* [SOURCE MATERIAL]:
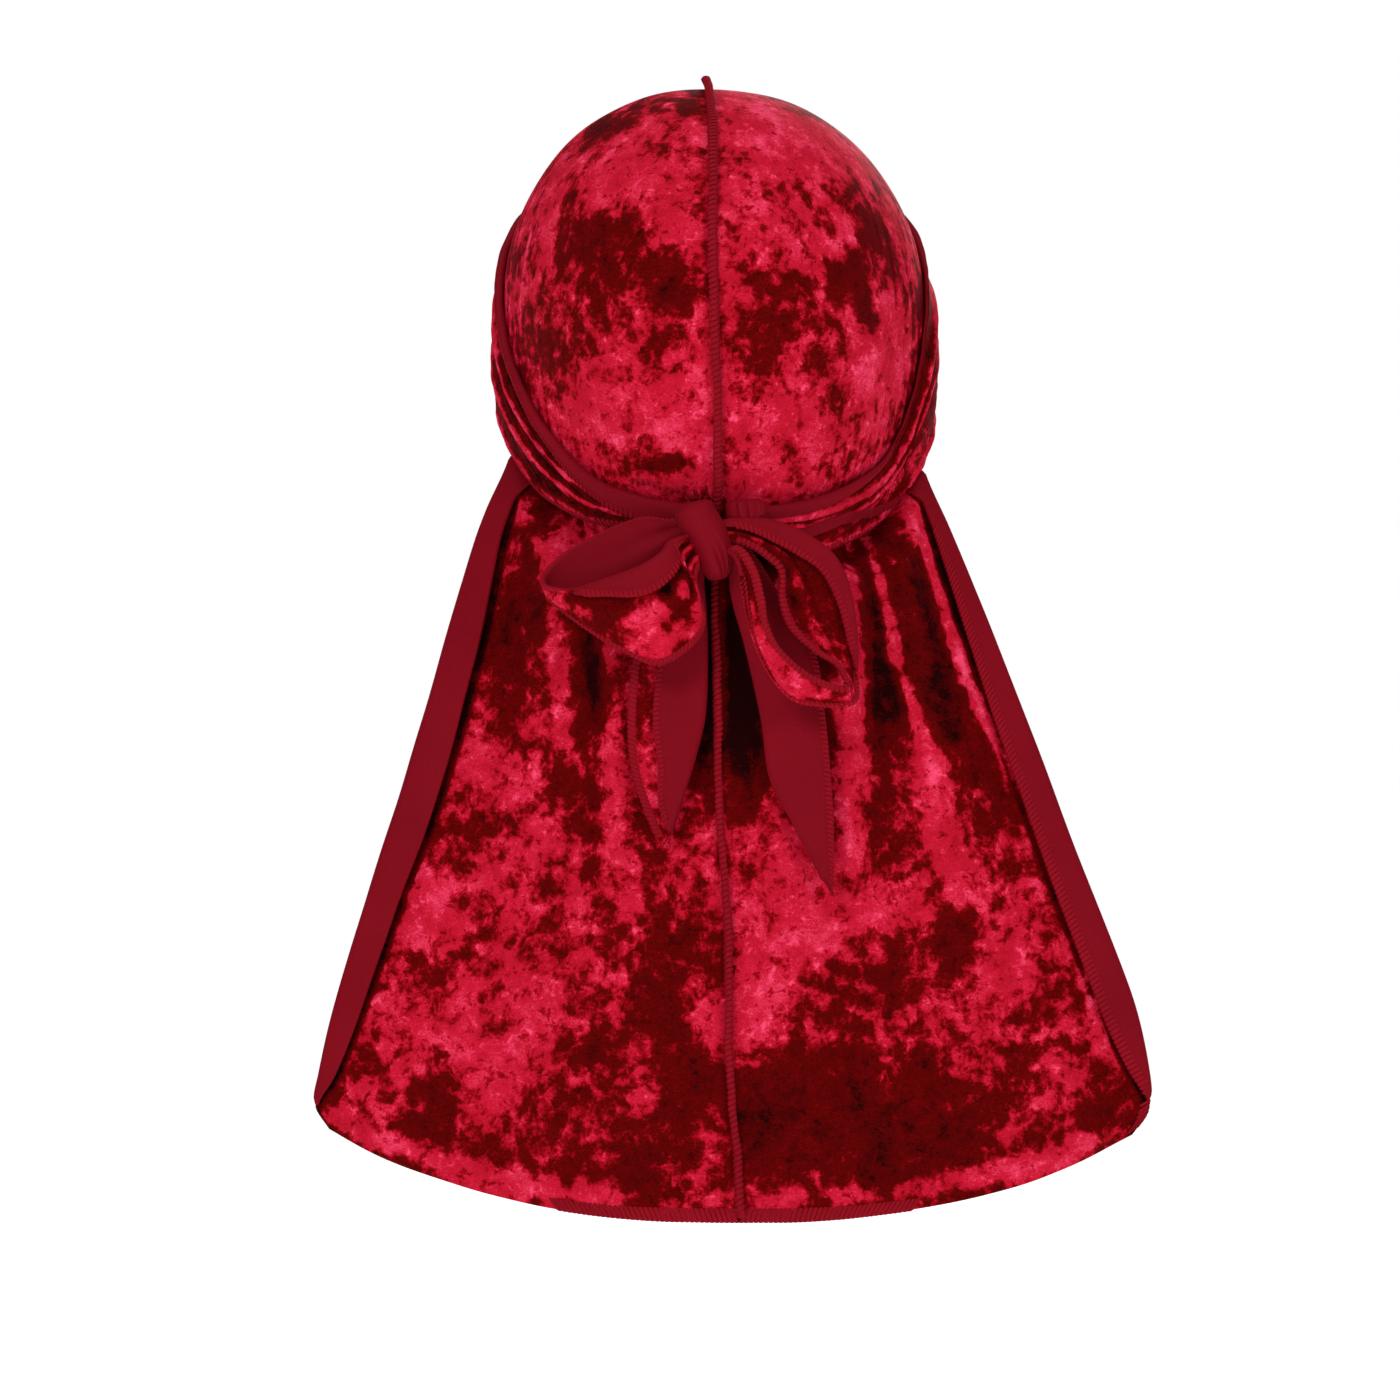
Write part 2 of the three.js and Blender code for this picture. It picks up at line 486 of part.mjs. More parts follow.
// Height at which the strap lets go of the tail. Towards the side edges the cloth leans forward,
// so it meets the strap nearer to the middle of the back.
function cinchHeight(side, q) {
  const degrees = q * TAIL_REACH / DEG - CINCH.lean * q * q;
  const lower = read(side.strap, 'azimuth', 'lower', degrees);
  return Math.min(lower, rimHeight(q * TAIL_REACH) - CINCH.least);
}

// Place of the cloth where it hangs free: the nape's curve opens out to the hem's.
function freeTail(side, q, t) {
  const [zMiddle, zEdge] = [tailHeight(side, 0, t), tailHeight(side, 1, t)];
  const onRim = (azimuth) => onHead(azimuth, rimHeight(azimuth), CLOTH / 2);
  const [rim, rimMiddle, rimEdge] = [q, 0, 1].map((at) => onRim(side.sign * at * TAIL_REACH));
  const opened = smooth(t / TAIL_OPENS);
  const acrossX = mix(rim.x / rimEdge.x, q, opened);
  const acrossY = mix((rim.y - rimMiddle.y) / (rimEdge.y - rimMiddle.y), q ** TAIL_ROUND, opened);
  const middleX = read(TAIL_MIDDLE, 'z', 'x', zMiddle) + side.sign * PANEL_GAP;
  return new THREE.Vector3(
    mix(middleX, read(side.edge, 'z', 'x', zEdge), acrossX),
    mix(read(TAIL_MIDDLE, 'z', 'y', zMiddle), read(side.edge, 'z', 'y', zEdge), acrossY),
    tailHeight(side, q, t),
  );
}

// Place of the cloth where the strap holds it to the head.
function heldTail(side, q, z) {
  const azimuth = side.sign * q * TAIL_REACH;
  const degrees = q * TAIL_REACH / DEG;
  const { out, to, leaves, gone } = MIDDLE_FLARE;
  const flare = mix(out, read(side.strap, 'azimuth', 'flare', degrees), smooth(degrees / to))
    * (1 - smooth((degrees - leaves) / (gone - leaves)));
  const rim = rimHeight(azimuth);
  const swell = flare * smooth((rim - z) / (rim - cinchHeight(side, q)));
  const held = onHead(azimuth, Math.max(z, HELD_DEPTH), CLOTH / 2, swell).setZ(z);
  held.x += side.sign * PANEL_GAP * (1 - q);
  return held;
}

// How far pleats and the wave of the hem stand out from the cloth, `below` millimetres under the
// strap. Pleats fade towards the hem.
function tailRise(side, q, t, below) {
  const halfWidth = Math.abs(read(side.edge, 'z', 'x', tailHeight(side, 1, t)));
  const room = smooth(q * halfWidth / PLEAT.seam) * smooth((1 - q) * PLEAT.edge);
  const pleats = side.pleats.reduce((sum, p) => {
    const centre = mix(p.top, p.hem, Math.sqrt(t));
    const fade = smooth(below / PLEAT.rises) * (1 - smooth((t - PLEAT.fades) / p.fades));
    const half = p.half * (1 + PLEAT.spreads * t);
    return sum + p.height * fade * bell((q - centre) * halfWidth, half);
  }, 0);
  const wave = Math.sin(q * HEM_WAVE.turns + side.sign) * smooth((t - HEM_WAVE.from) / HEM_WAVE.over)
    * smooth(q * HEM_WAVE.seam) * smooth((1 - q) * HEM_WAVE.edge);
  return pleats * room + HEM_WAVE.height * wave;
}

// Point of the tail's middle surface.
function tailPoint(side, q, t) {
  const z = tailHeight(side, q, t);
  const below = cinchHeight(side, q) - z;
  const swing = mix(SWING.ends, SWING.between, Math.sin(Math.PI * q));
  const point = heldTail(side, q, z).lerp(freeTail(side, q, t), smooth(below / swing));
  const outward = new THREE.Vector3(side.sign * PLEAT.lean * q, -1, 0).normalize();
  return point.addScaledVector(outward, tailRise(side, q, t, below));
}

// Values of t for the rows: a few under the strap, close together where the cloth swings out.
function tailRows(side, q) {
  const [top, hem] = [tailHeight(side, q, 0), tailHeight(side, q, 1)];
  const cinch = (top - (cinchHeight(side, q) - 1)) / (top - hem);
  const tucked = steps(TAIL_GRID.tucked).slice(0, -1).map((t) => t * cinch);
  return [...tucked, ...steps(TAIL_GRID.hanging).map((t) => mix(cinch, 1, mix(t, t * t, 0.45)))];
}

function tailPanel(side) {
  const fine = steps(SAMPLES.tail);
  const rowCount = TAIL_GRID.tucked + TAIL_GRID.hanging + 1;
  const points = [];
  const rowsAt = fine.map((q) => tailRows(side, q));
  for (let i = 0; i < rowCount; i += 1) {
    const line = fine.map((q, k) => tailPoint(side, q, rowsAt[k][i]));
    const run = lengths(line);
    const width = run.at(-1);
    const turn = (column) => read(side.turn, 'z', column, line.at(-1).z);
    const shape = profile({
      width, grid: TAIL_GRID, second: { radius: turn('radius'), width: turn('width') },
    });
    points.push(shape.map(([w, h]) => {
      const k = Math.min(line.length - 2, Math.max(0, run.findIndex((r) => r > w) - 1));
      const index = w >= width ? line.length - 2 : k;
      const t = (w - run[index]) / (run[index + 1] - run[index]);
      const point = line[index].clone().lerp(line[index + 1], t);
      const tangent = line[index + 1].clone().sub(line[index]).setZ(0).normalize();
      const outward = new THREE.Vector3(tangent.y, -tangent.x, 0).multiplyScalar(side.sign);
      return point.addScaledVector(outward, h);
    }));
  }
  return sheetSolid(side.sign > 0 ? points : points.map((row) => [...row].reverse()));
}

function tailSeam() {
  const side = TAIL_SIDES.right;
  const place = (t) => tailPoint(side, 0, mix(TAIL_SEAM.from, TAIL_SEAM.to, t))
    .add(new THREE.Vector3(-PANEL_GAP, -(CLOTH / 2 + GAP + SEAT), 0));
  return sweptSolid(SEAM_SECTION, seamStations(
    SEAM_STATIONS.tail,
    place,
    () => new THREE.Vector3(0, -1, 0),
    (t) => mix(TAIL_SEAM.start, TAIL_SEAM.size, smooth(t * 6 - 0.4)),
  ));
}

// ---- Straps on the head ----
const STRAP_FOLD = { from: 8, over: 14, thins: 95, thinOver: 30, least: 0.4 };   // room for folds

// Azimuths of a strap's stations, evenly spaced along its two edges.
function strapStations(table) {
  const samples = steps(SAMPLES.strap).map((t) => mix(table[0].azimuth, table.at(-1).azimuth, t));
  const edge = (column) => samples.map(
    (degrees) => onHead(degrees * DEG, read(table, 'azimuth', column, degrees), STRAP_LIFT),
  );
  const [upper, lower] = [lengths(edge('upper')), lengths(edge('lower'))];
  const run = upper.map((length, k) => length + lower[k]);
  const reached = (t) => run.findIndex((r) => r >= t * run.at(-1) - 1e-6);
  return steps(STRAP_GRID.along).map((t) => samples[reached(t)]);
}

function headStrap(table, folds, sign) {
  const points = [];
  for (const degrees of strapStations(table)) {
    const value = (column) => read(table, 'azimuth', column, degrees);
    const azimuth = sign * degrees * DEG;
    const [upper, lower] = [value('upper'), value('lower')];
    const flare = (t) => mix(value('lift'), value('flare'), smooth(t));
    const over = (t, lift) => onHead(azimuth, mix(upper, lower, t), STRAP_LIFT + lift, flare(t));
    const width = lengths(steps(SAMPLES.width).map((t) => over(t, 0))).at(-1);
    const room = smooth((width - STRAP_FOLD.from) / STRAP_FOLD.over)
      * mix(1, STRAP_FOLD.least, smooth((degrees - STRAP_FOLD.thins) / STRAP_FOLD.thinOver));
    const shape = profile({
      width, grid: STRAP_GRID,
      first: { radius: FOLD_RADIUS, width: value('turn') },
      folds: folds.map((f) => ({ at: f.across * width, height: f.height * room, half: f.half })),
    });
    points.push(shape.map(([w, h]) => over(w / width, h)));
  }
  return sheetSolid(sign > 0 ? points.map((row) => [...row].reverse()) : points);
}

// ---- Ribbons: bow loops and strap ends ----
function ribbon(table, grid, radius) {
  const rows = table.map((row, key) => ({ ...row, key }));
  const last = rows.length - 1;
  const value = (column, s) => read(rows, 'key', column, s);
  const edge = (name, s) => new THREE.Vector3(...['x', 'y', 'z'].map((axis) => value(name + axis, s)));
  const centre = (s) => edge('a', s).lerp(edge('b', s), 0.5);
  return sheetSolid(steps(grid.along).map((t) => {
    const s = t * last;
    const start = edge('a', s);
    const chord = edge('b', s).sub(start);
    const travel = centre(Math.min(last, s + 0.05)).sub(centre(Math.max(0, s - 0.05)));
    const outward = chord.clone().cross(travel).normalize();
    const width = chord.length();
    const belly = (w) => value('belly', s) * Math.sin(Math.PI * clamp01(w / width));
    const first = { radius: Math.min(radius, width / 5), width: value('turn', s) };
    return profile({ width, grid, first }).map(([w, h]) => start.clone()
      .addScaledVector(chord, w / width)
      .addScaledVector(outward, h + belly(w)));
  }));
}

// ---- Knot: a rounded wrap of the strap with slanting creases ----
function wrappedLump({ centre, half, slant, creases, creaseDepth }) {
  const ball = new THREE.SphereGeometry(1, LUMP_GRID.around, LUMP_GRID.down);
  ball.deleteAttribute('normal');
  ball.deleteAttribute('uv');
  const lump = mergeVertices(ball, 1e-4);
  const place = lump.getAttribute('position');
  for (let i = 0; i < place.count; i += 1) {
    const p = new THREE.Vector3().fromBufferAttribute(place, i);
    const along = p.x * CREASE_SLANT[0] + p.z * CREASE_SLANT[1];
    const crease = Math.cos(creases * Math.PI * along) * (1 - p.z * p.z);
    const squared = (v) => Math.sign(v) * Math.abs(v) ** LUMP_POWER;
    p.set(
      squared(p.x) * half[0],
      p.y * (half[1] - creaseDepth * (0.5 - 0.5 * crease)),
      squared(p.z) * half[2],
    );
    p.applyAxisAngle(new THREE.Vector3(0, 1, 0), -slant * DEG);
    place.setXYZ(i, p.x + centre[0], p.y + centre[1], p.z + centre[2]);
  }
  lump.computeVertexNormals();
  return lump;
}

// ---- Materials ----
const cloth = (color, roughness) => new THREE.MeshStandardMaterial({ color, roughness, metalness: 0 });
const VELVET = 0xa3132f;
const BACKING = 0x7f1320;
const THREAD = 0x8c2230;

// ---- Assembly ----
const durag = new THREE.Group();
durag.name = 'durag';

function add(name, geometry, color, roughness) {
  const mesh = new THREE.Mesh(geometry, cloth(color, roughness));
  mesh.name = name;
  durag.add(mesh);
}

add('crown_left', crownPanel(-1), VELVET, 0.45);
add('crown_right', crownPanel(1), VELVET, 0.45);
add('crown_seam', crownSeam(), THREAD, 0.8);
add('tail_left', tailPanel(TAIL_SIDES.left), VELVET, 0.45);
add('tail_right', tailPanel(TAIL_SIDES.right), VELVET, 0.45);
add('tail_seam', tailSeam(), THREAD, 0.8);
add('strap_left', headStrap(LEFT_STRAP, LEFT_STRAP_FOLDS, -1), VELVET, 0.45);
add('strap_right', headStrap(RIGHT_STRAP, RIGHT_STRAP_FOLDS, 1), VELVET, 0.45);
add('bow_loop_left', ribbon(LEFT_LOOP, LOOP_GRID, LAPEL_RADIUS), VELVET, 0.45);
add('bow_loop_right', ribbon(RIGHT_LOOP, LOOP_GRID, LAPEL_RADIUS), VELVET, 0.45);
add('strap_end_left', ribbon(LEFT_END, END_GRID, LAPEL_RADIUS), BACKING, 0.75);
add('strap_end_right', ribbon(RIGHT_END, END_GRID, FOLD_RADIUS), BACKING, 0.75);
add('knot', wrappedLump(KNOT), BACKING, 0.75);
add('knot_tuck', wrappedLump(KNOT_TUCK), BACKING, 0.75);

export default durag;
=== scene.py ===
"""Dressed model of a crushed-velvet durag in its worn form.

A two-panel crown with a raised centre seam, two straps that pass round the head and are tied
behind it in a bow, and a long gathered tail that hangs from the nape with its side edges turned.
Sizes are in millimetres and are turned to metres where a mesh is written.
+X is the wearer's right, +Y the way the face looks, +Z up.
"""
import logging
import math
from collections.abc import Callable
from dataclasses import dataclass, field
from enum import Enum

import bpy
import numpy as np
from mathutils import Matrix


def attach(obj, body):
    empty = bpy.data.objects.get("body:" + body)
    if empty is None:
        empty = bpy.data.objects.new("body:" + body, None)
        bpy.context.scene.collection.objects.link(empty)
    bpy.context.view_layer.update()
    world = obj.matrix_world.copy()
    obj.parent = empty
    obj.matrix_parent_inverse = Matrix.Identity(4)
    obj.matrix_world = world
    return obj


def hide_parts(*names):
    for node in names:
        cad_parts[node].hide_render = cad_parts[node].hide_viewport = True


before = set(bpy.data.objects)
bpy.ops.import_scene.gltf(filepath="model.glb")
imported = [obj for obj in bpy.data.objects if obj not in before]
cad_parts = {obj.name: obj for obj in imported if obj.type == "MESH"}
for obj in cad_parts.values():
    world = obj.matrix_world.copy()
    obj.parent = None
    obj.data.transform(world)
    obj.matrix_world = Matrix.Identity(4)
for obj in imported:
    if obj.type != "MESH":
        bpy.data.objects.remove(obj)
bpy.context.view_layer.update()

Numbers = np.ndarray | float
Colour = tuple[float, float, float]
Line = Callable[[np.ndarray], np.ndarray]

MM = 0.001
LOG = logging.getLogger("durag")
SEED = 7
CLOTH = 1.2  # thickness of the pile and the knit together
PANEL_GAP = 0.45  # from the middle plane to the edge of each panel
SEAM_FOOT = 0.7  # height over the head form at which a raised seam starts


# ---------------------------------------------------------------- small helpers
def smooth(t: Numbers) -> Numbers:
    """Ease from 0 to 1.

    Args:
        t: Place along the ease, held to 0..1.

    Returns:
        The eased value.
    """
    t = np.clip(t, 0.0, 1.0)
    return t * t * (3 - 2 * t)


def mix(a: Numbers, b: Numbers, t: Numbers) -> Numbers:
    """Blend of two values, `a` at 0 and `b` at 1."""
    return a + (b - a) * t


def bell(distance: Numbers, half: Numbers) -> Numbers:
    """Rounded hump, 1 at no distance."""
    return np.exp(-((distance / half) ** 2))


def within(at: Numbers, low: Numbers, high: Numbers, rise: float, fall: float) -> Numbers:
    """Ease in after one place and out before another.

    Args:
        at: Places.
        low: Where the first ease starts.
        high: Where the second ease ends.
        rise: Length of the first ease.
        fall: Length of the second.

    Returns:
        Shares of 0 to 1.
    """
    return smooth((at - low) / rise) * smooth((high - at) / fall)


def wavy(at: Numbers, *parts: tuple[Numbers, float, Numbers]) -> Numbers:
    """Sum of waves along a line.

    Args:
        at: Places along the line.
        parts: Height, turn for each step along the line, and start of each wave.

    Returns:
        Heights of the sum.
    """
    return sum(high * np.sin(turn * at + start) for high, turn, start in parts)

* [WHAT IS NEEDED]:
In the listing above, find the line with "RIGHT_STRAP_FOLDS, 1), VELVET, 0.45);" and the line with "its worn form.". Output those two lines and every line between them, exactly as written.

* [REPLY TO THE TASK]:
add('strap_right', headStrap(RIGHT_STRAP, RIGHT_STRAP_FOLDS, 1), VELVET, 0.45);
add('bow_loop_left', ribbon(LEFT_LOOP, LOOP_GRID, LAPEL_RADIUS), VELVET, 0.45);
add('bow_loop_right', ribbon(RIGHT_LOOP, LOOP_GRID, LAPEL_RADIUS), VELVET, 0.45);
add('strap_end_left', ribbon(LEFT_END, END_GRID, LAPEL_RADIUS), BACKING, 0.75);
add('strap_end_right', ribbon(RIGHT_END, END_GRID, FOLD_RADIUS), BACKING, 0.75);
add('knot', wrappedLump(KNOT), BACKING, 0.75);
add('knot_tuck', wrappedLump(KNOT_TUCK), BACKING, 0.75);

export default durag;
=== scene.py ===
"""Dressed model of a crushed-velvet durag in its worn form.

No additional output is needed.